The field lines are closer together near the poles, indicating a stronger magnetic field in those regions. As the field lines extend further away from the magnet, they become more spread out, indicating a weaker magnetic field. The drawing will usually show the north pole of the magnet as an arrow pointing outwards, while the south pole is represented by an arrow pointing inwards.
2) The needle of a compass points in the direction of the magnetic field it is in. Put the magnet on a sheet of paper and place a compass near to it. Mark where the North Pole of the compass is pointing. Move the compass so its South Pole is next to the mark, and again mark where the North Pole of the compass is pointing. Repeat this until you’ve moved the compass along the entire magnet.

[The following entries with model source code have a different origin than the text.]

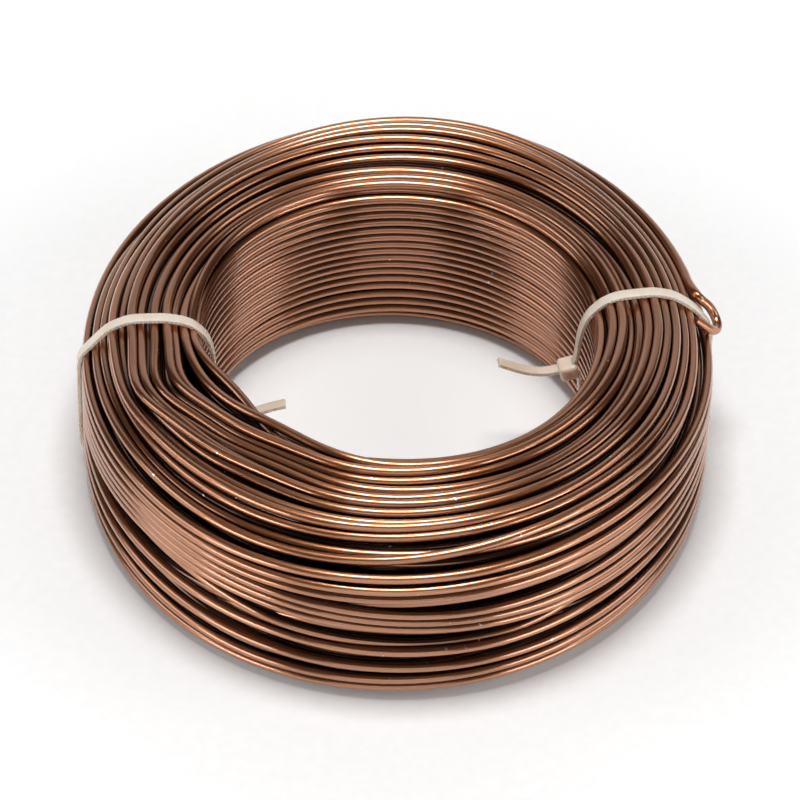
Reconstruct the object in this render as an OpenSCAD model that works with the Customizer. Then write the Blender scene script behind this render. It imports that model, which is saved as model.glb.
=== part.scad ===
// Coil of round aluminium craft wire, held together by two nylon cable ties.
// The coil lies flat: its axis is +Z, and z = 0 is the floor that it rests on.

/* [Wire] */
// Diameter of the wire
wire_d = 2; // [1.2:0.1:3]
// Least gap between neighbouring turns on the coil's skin
turn_gap = 0.25; // [0.05:0.05:0.5]
// How far down the turns that touch the floor are worn level
land_depth = 0.05; // [0.03:0.01:0.15]

/* [Coil] */
// Diameter over the outermost turns
coil_d = 132; // [118:1:180]
// Diameter of the eye, inside the innermost turns
eye_d = 79; // [60:1:88]
// Height of the coil, lying flat
coil_h = 40; // [32:1:60]
// Roundness of the coil's outer top edge
outer_top_r = 12; // [8:0.5:14]
// Roundness of the coil's outer bottom edge
outer_bottom_r = 6; // [4:0.5:10]
// Roundness of the two edges round the eye
eye_edge_r = 3; // [2.5:0.5:6]

/* [Slack turns] */
// Diameter of the ring where one turn of the top has sunk
ring_d = 96; // [92:0.5:102]
// One in so many turns of the outside lies slack, between the turns next to it
slack_every = 4; // [3:1:6]
// How far the slack turns have sunk
slack_depth = 2; // [0.5:0.1:2.5]

/* [Loose end] */
// Radius of the hook that the wire's loose end makes round the right strap
hook_r = 3.6; // [3.4:0.1:5]
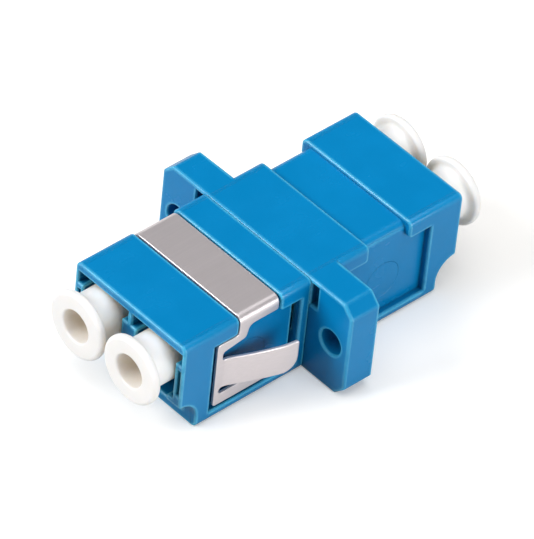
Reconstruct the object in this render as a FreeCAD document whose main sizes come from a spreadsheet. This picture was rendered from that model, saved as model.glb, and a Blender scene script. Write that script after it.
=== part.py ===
import FreeCAD, Part
import Sketcher
import os
import re

# Duplex panel adapter for LC fibre plugs: two moulded shells welded at the flange's front face, a
# sleeve holder in two halves and a split sleeve for each channel, a steel spring clip round the
# front shell, and a dust cap in each of the four ports.
# Millimetres. X runs along the optical axes and points to the rear, Y to the left, Z up. The
# origin is on the underside, in the middle of the flange.

SIZE_TABLE = [
    # shells
    ("body_length", 29.4, "end face to end face"),
    ("side_wall", 0.95, "from a port's channel to the side"),
    ("roof_wall", 0.825, "from a port's channel to the roof, which is as high as the flange"),
    ("top_round", 0.5, "radius along the roof's long edges"),
    ("bottom_round", 0.5, "radius along the underside's long edges"),
    ("end_round", 0.16, "radius round each end face"),
    ("flange_thickness", 3.0, "along X"),
    ("ear_end", 2.0, "from a screw hole's centre to the ear's end"),
    ("flange_chamfer", 1.0, "on the ears' corners"),
    ("flange_round", 0.2, "radius round the flange's front face"),
    ("screw_pitch", 18.0, "between the two screw holes"),
    ("screw_hole", 2.3, "diameter of a screw hole"),
    ("relief_out", 0.8, "width of the relief beside the body, in the flange's front face"),
    ("relief_height", 2.2, "along Z"),
    ("relief_drop", 0.4, "from the roof down to the relief"),
    ("relief_in", 0.7, "depth of that relief"),
    # ports
    ("port_pitch", 6.25, "between the two optical axes"),
    ("axis_height", 6.3, "optical axes above the underside"),
    ("port_width", 4.55, "square channel for a plug's body"),
    ("floor_thickness", 0.9, "wall under the latch space"),
    ("mouth_depth", 2.6, "from the end face to the latch shoulders"),
    ("lip_width", 0.6, "how far each of the two lips at the mouth stands in"),
    ("lip_drop", 0.325, "from the channel's floor down to the lips"),
    ("latch_depth", 5.7, "from the end face to the end of the latch space"),
    ("ledge_side", 0.625, "how far the mouth is wider under the roof, on each side"),
    ("ledge_drop", 1.175, "height of that wide part"),
    ("ledge_depth", 2.4, "depth of that part"),
    ("groove_wall", 0.28, "wall between a port and the groove beside it"),
    ("groove_width", 0.34, "groove in the end of a side wall"),
    ("groove_below", 2.1, "from the optical axis down to that groove's end"),
    ("groove_above", 0.5, "from the optical axis up to its other end"),
    ("groove_depth", 1.4, "depth of that groove"),
    ("scallop_radius", 1.9, "finger notch under each end"),
    ("scallop_height", 1.2, "height of the notch's centre"),
    # seat for the spring clip, the same on both shells
    ("side_recess", 0.65, "depth of a side pocket"),
    ("pocket_low", 0.9, "bottom of a side pocket"),
    ("pocket_drop", 1.6, "from the roof down to a side pocket"),
    ("pocket_start", 0.9, "wall between the flange and a pocket"),
    ("pocket_stop", 3.25, "wall between a pocket and the end face"),
    ("tab_slot_width", 0.32, "slot in the front shell's pockets, beside the flange"),
    ("tab_slot_depth", 0.4, "depth of that slot, which opens into the channel"),
    ("band_recess", 0.32, "depth of the band's seat in the roof"),
    ("band_start", 3.12, "wall between the flange and the band's seat"),
    ("band_width", 4.43, "the seat along X"),
    ("band_round", 0.7, "radius on the seat's two shoulders"),
    ("seat_corner", 0.3, "radius where the band's seat opens into a pocket"),
    # spring clip
    ("clip_thickness", 0.3, "sheet"),
    ("clip_play", 0.27, "between the clip's side plates and the shell"),
    ("clip_gap", 0.18, "between the band's edges and the shell, and over a side plate"),
    ("clip_end_gap", 0.45, "between a side plate and the pocket's outer end"),
    ("clip_low_gap", 0.27, "between a side plate and the pocket's bottom"),
    ("clip_round", 0.7, "outside radius of the two upper folds"),
    ("stub_drop", 1.3, "from the roof down to the band's lower edge at the sides"),
    ("stub_length", 2.95, "length of that edge"),
    ("stub_round", 0.6, "radius at its end"),
    ("neck_run", 0.3, "how far the neck's edge runs along X while it comes down"),
    ("neck_drop", 2.45, "from the roof down to the neck's lower edge"),
    ("neck_round", 0.35, "radius where that edge starts"),
    ("root_drop", 2.8, "from the roof down to the neck's lower edge where it meets the bar"),
    ("bar_width", 0.6, "upright bar at the clip's outer end"),
    ("strip_height", 1.08, "lower strip, along Z"),
    ("strip_length", 5.5, "lower strip, from the clip's outer end"),
    ("corner_round", 0.22, "radius on the clip's other corners"),
    ("wing_root", 0.2, "from the bar to a wing's fold"),
    ("slot_width", 0.6, "between a wing and the lower strip"),
    ("slit_width", 0.85, "between a wing and the neck, at the bar"),
    ("wing_length", 5.25, "fold to knee"),
    ("wing_tip", 1.2, "knee to tip"),
    ("wing_angle", 20.0, "degrees that a wing stands out"),
    ("tip_angle", 8.0, "degrees that its tip stands out"),
    ("wing_bend", 1.2, "inside radius of the knee"),
    ("tip_round", 1.3, "radius on the lower corner of a wing's tip"),
    ("tip_corner", 0.15, "radius on the upper one"),
    ("fold_play", 0.02, "running gap round a wing's fold"),
    # sleeve holders and split sleeves
    ("holder_plate", 1.0, "thickness of the plate of one holder half"),
    ("holder_step", 0.275, "how far that square plate is wider than the channel, on each side"),
    ("holder_play", 0.05, "plate to seat on each side, and rim to seat"),
    ("tube_wall", 0.52, "of a holder's tube"),
    ("tube_lip", 0.6, "end wall that keeps the sleeve in"),
    ("lip_mouth", 1.4, "diameter of the hole in that wall, at the sleeve"),
    ("lip_flare", 0.4, "how far that hole widens outward, radial"),
    ("sleeve_inner", 1.25, "diameter, for a ferrule"),
    ("sleeve_wall", 0.175, "of a split sleeve"),
    ("sleeve_length", 6.8, "along X"),
    ("sleeve_slit", 0.3, "slit along the top"),
    ("sleeve_play", 0.03, "sleeve to holder, radial"),
    # dust caps
    ("stem_play", 0.115, "cap's stem to channel, on each side"),
    ("cap_overlap", 0.55, "length of the stem that goes over the holder's tube"),
    ("disc_gap", 0.25, "between the discs of two neighbours"),
    ("disc_thickness", 0.75, "along X"),
    ("cap_standoff", 1.95, "end face to the back of the disc"),
    ("cap_wall", 0.71, "of the stem, round the blind hole in its outer end"),
    ("cap_web", 0.8, "wall between that hole and the inner bore"),
    ("cap_clearance", 0.1, "inner bore to tube, radial, and at the tube's end"),
    ("disc_round", 0.25, "radius on the disc's edges"),
    ("neck_flat", 0.24, "flat ring on the disc's back, between its round and the neck's"),
    ("stem_lead", 0.3, "chamfer at the stem's inner end"),
    # cutting solids
    ("overrun", 1.0, "how far a cutting solid stands past the face that it opens"),
]

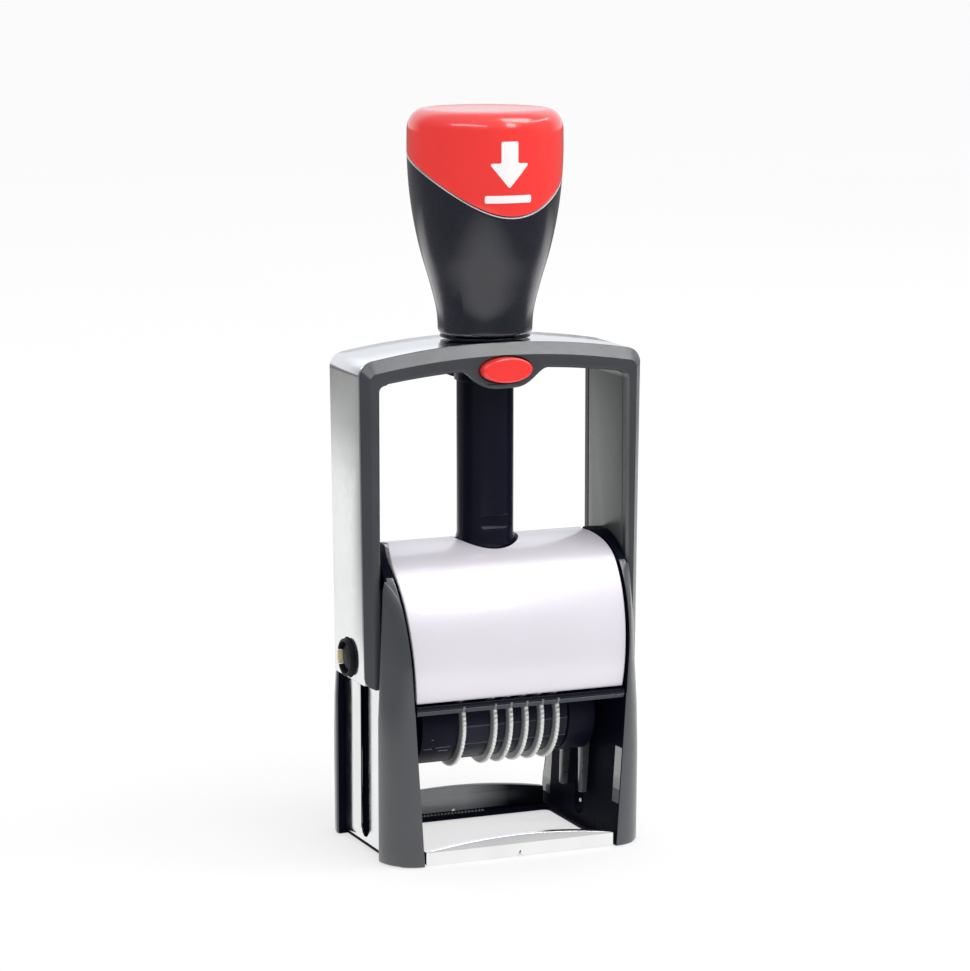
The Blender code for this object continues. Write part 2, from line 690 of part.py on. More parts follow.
def pivots():
    """Cross axle through both arms, with a cup bush, a domed cap and a clip at each end."""
    lathe("cross_axle", [(0.0, -29.6), (AXLE_R, -29.6), (AXLE_R, 29.6), (0.0, 29.6)], 24, "X",
          (0.0, AXLE_Z), STEEL)
    for side, word in ((-1, "left"), (1, "right")):
        bush = [(AXLE_R + GAP, 28.0), (BUSH_R, 28.0), (BUSH_R, BUSH_FACE_X),
                (BUSH_RIM_R, BUSH_FACE_X), (BUSH_RIM_R, BUSH_FLOOR_X), (AXLE_R + GAP, BUSH_FLOOR_X)]
        cup = lathe(word + "_pivot_bush", [(r, side * x) for r, x in bush], 24, "X",
                    (0.0, AXLE_Z), BLACK)
        notch_floor = BUSH_FLOOR_X + 0.2
        low, high = sorted((side * notch_floor, side * 33.0))
        notch = sector(BUSH_RIM_R - 0.1, BUSH_R + 1.0, CLIP_TURN + GAP / BUSH_RIM_R)
        cut(cup, prism(word + "_notch_cutter", notch, "X", low, high, BLACK))
        near = BUSH_FLOOR_X + GAP
        head = [(0.0, near), (AXLE_CAP_R, near), (AXLE_CAP_R, 30.9), (2.3, 31.4), (0.0, 31.6)]
        lathe(word + "_axle_cap", [(r, side * x) for r, x in head], 24, "X",
              (0.0, AXLE_Z), BLACK)
        low, high = sorted((side * (notch_floor + GAP), side * 32.2))
        prism(word + "_retaining_clip", sector(BUSH_RIM_R + 0.05, BUSH_R - 0.05, CLIP_TURN), "X",
              low, high, BRASS)


# ---- printing unit --------------------------------------------------------------------
def loop_outline(wheel_r, nose_r):
    """A band's way round its wheel and over the anvil's two edges."""
    points = circle(WHEEL_Y, WHEEL_Z, wheel_r, 28)
    for y in (-ANVIL_HALF_Y, ANVIL_HALF_Y):
        points += circle(y, ANVIL_Z, nose_r, 12)
    return hull(points)


def number_wheel(index, x, drum_end):
    """Thin setting disc with the drum that its rubber band runs on."""
    half = 0.5 * DISC_THICK
    profile = [(PIN_R + GAP, x - half), (DISC_R - 0.25, x - half), (DISC_R, x - half + 0.25),
               (DISC_R, x + half - 0.25), (DISC_R - 0.25, x + half), (DRUM_R, x + half),
               (DRUM_R, drum_end), (PIN_R + GAP, drum_end)]
    wheel = lathe(f"number_wheel_{index}", profile, 36, "X", (WHEEL_Y, WHEEL_Z), WHEEL)
    return place_origin(wheel, 0.0, WHEEL_Y, WHEEL_Z)


def number_band(index, low, high):
    band = prism(f"number_band_{index}", loop_outline(BAND_OUTER_R, 1.8), "X", low, high,
                 RUBBER, [loop_outline(BAND_INNER_R, 0.9)])
    return place_origin(band, 0.0, 0.0, AXLE_Z)


def end_block(name, low, high):
    """Housing at one end of the unit, with bores for the cross axle and wheel pin."""
    outline = hull(circle(WHEEL_Y, WHEEL_Z, 9.3, 28) + circle(-4.0, 45.6, 1.2, 8)
                   + circle(4.0, 45.6, 1.2, 8))
    bores = [circle(0.0, AXLE_Z, AXLE_R + GAP + 0.05, 24),
             circle(WHEEL_Y, WHEEL_Z, PIN_R + GAP + 0.05, 16)]
    block = prism(name, outline, "X", low, high, BLACK, bores)
    return place_origin(block, 0.0, 0.0, AXLE_Z)


def printing_unit():
    half = 0.5 * DISC_THICK
    for index, slot in enumerate(WHEEL_SLOTS, start=1):
        x = slot * WHEEL_PITCH
        following = WHEEL_SLOTS[index] if index < len(WHEEL_SLOTS) else slot + 1
        drum_end = following * WHEEL_PITCH - half - GAP
        number_wheel(index, x, drum_end)
        number_band(index, x + half + GAP, drum_end)
    first_x = WHEEL_SLOTS[0] * WHEEL_PITCH - half
    last_x = (WHEEL_SLOTS[-1] + 1) * WHEEL_PITCH - half - GAP
    end_block("left_end_block", -BLOCK_OUTER_X, first_x - GAP)
    end_block("right_end_block", last_x + GAP, BLOCK_OUTER_X)
    anvil = hull(circle(-ANVIL_HALF_Y, ANVIL_Z, 0.6, 8) + circle(ANVIL_HALF_Y, ANVIL_Z, 0.6, 8)
                 + [(-2.8, 45.6), (2.8, 45.6)])
    place_origin(prism("anvil", anvil, "X", first_x, last_x, STEEL), 0.0, 0.0, AXLE_Z)
    pin = [(0.0, -BLOCK_OUTER_X + 0.4), (PIN_R, -BLOCK_OUTER_X + 0.4),
           (PIN_R, BLOCK_OUTER_X - 0.4), (0.0, BLOCK_OUTER_X - 0.4)]
    place_origin(lathe("wheel_pin", pin, 16, "X", (WHEEL_Y, WHEEL_Z), STEEL), 0.0, 0.0, AXLE_Z)
    for side, word in ((-1, "left"), (1, "right")):
        near, far = CAM_PIN_X
        profile = [(0.0, near), (CAM_PIN_R, near), (CAM_PIN_R, far), (0.0, far)]
        cam_pin = lathe(word + "_cam_pin", [(r, side * x) for r, x in profile], 12, "X",
                        (-CRANK, AXLE_Z), STEEL)
        place_origin(cam_pin, 0.0, 0.0, AXLE_Z)


# ---- assembly -------------------------------------------------------------------------
for side, word in ((-1, "left"), (1, "right")):
    side_frame(side, word + "_side_frame")
    side_plate(side, word + "_side_plate")
    cam_ribs(side, word)
guide_bar("front_guide_bar", -BAR_FAR_Y, -BAR_NEAR_Y, FRONT_BAR_Z, STEEL)
guide_bar("rear_guide_bar", BAR_NEAR_Y, BAR_FAR_Y, REAR_BAR_Z, BLACK)
window_frame()
cover()
index_bar()
guide_post()
return_spring()
pad_shelf()
pad_tray()
stirrup()
trim("front_trim", -1)
trim("rear_trim", 1)
lock_button()
post_bushing()
handle()
handle_cap()
pivots()
printing_unit()
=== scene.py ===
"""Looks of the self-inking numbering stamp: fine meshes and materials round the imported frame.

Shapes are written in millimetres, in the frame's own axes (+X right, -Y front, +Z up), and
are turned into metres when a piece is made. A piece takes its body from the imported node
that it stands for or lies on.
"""

import json
import math

import bmesh
import bpy
from mathutils import Matrix, Vector
from mathutils.geometry import convex_hull_2d, tessellate_polygon


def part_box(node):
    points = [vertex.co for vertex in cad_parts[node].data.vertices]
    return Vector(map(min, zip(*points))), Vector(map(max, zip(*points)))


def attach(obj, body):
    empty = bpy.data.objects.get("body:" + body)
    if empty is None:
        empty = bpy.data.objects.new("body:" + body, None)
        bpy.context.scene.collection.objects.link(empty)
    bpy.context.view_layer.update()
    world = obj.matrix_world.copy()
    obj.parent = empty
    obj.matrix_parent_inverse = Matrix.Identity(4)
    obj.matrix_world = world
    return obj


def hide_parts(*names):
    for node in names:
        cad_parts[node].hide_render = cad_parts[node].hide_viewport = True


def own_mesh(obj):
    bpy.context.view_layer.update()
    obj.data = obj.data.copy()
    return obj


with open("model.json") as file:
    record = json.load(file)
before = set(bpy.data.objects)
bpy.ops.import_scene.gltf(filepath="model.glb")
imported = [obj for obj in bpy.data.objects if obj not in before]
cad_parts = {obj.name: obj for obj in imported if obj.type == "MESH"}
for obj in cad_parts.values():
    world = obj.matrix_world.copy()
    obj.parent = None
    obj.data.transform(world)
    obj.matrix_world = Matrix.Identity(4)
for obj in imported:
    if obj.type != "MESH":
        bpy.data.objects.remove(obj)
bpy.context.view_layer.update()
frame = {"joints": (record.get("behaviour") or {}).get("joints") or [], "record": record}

MM = 0.001


def span(node, axis):
    """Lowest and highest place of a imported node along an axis, in millimetres."""
    low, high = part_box(node)
    index = "XYZ".index(axis)
    return low[index] / MM, high[index] / MM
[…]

Join up these marks to create a digress of the magnet field lines.
3) The needle of a plotting compass is a very small magnet. Compasses can be used to help people to find their way, as the needle always points to a position near the Earth’s North Pole. A magnet suspended on a string will tilt relative to the horizontal by different amounts in different places. Compass needles are weighted at one end to keep them level.
This behaviour of compasses is evidence that the Earth has a magnetic field, which is similar in shape to the magnetic field of a bar magnet. The Earth’s magnetic field is thought to be caused by electric currents in the molten outer core, which is made from a mixture of iron and nickel.

Question 7

SP12a
What direction does plotting compasses point to?

Answer 7

The plotting compass needle points in the direction of the Earth’s magnetic field, or the magnetic field of a magnet. The needle of a plotting compass points to the south pole of the magnet.

Question 8

SP12a
What would the force of two magnets with two opposite poles next to each other be compared to two magnets with two like poles next to each other?

Answer 8

The forces would be the same magnitude and the opposite direction.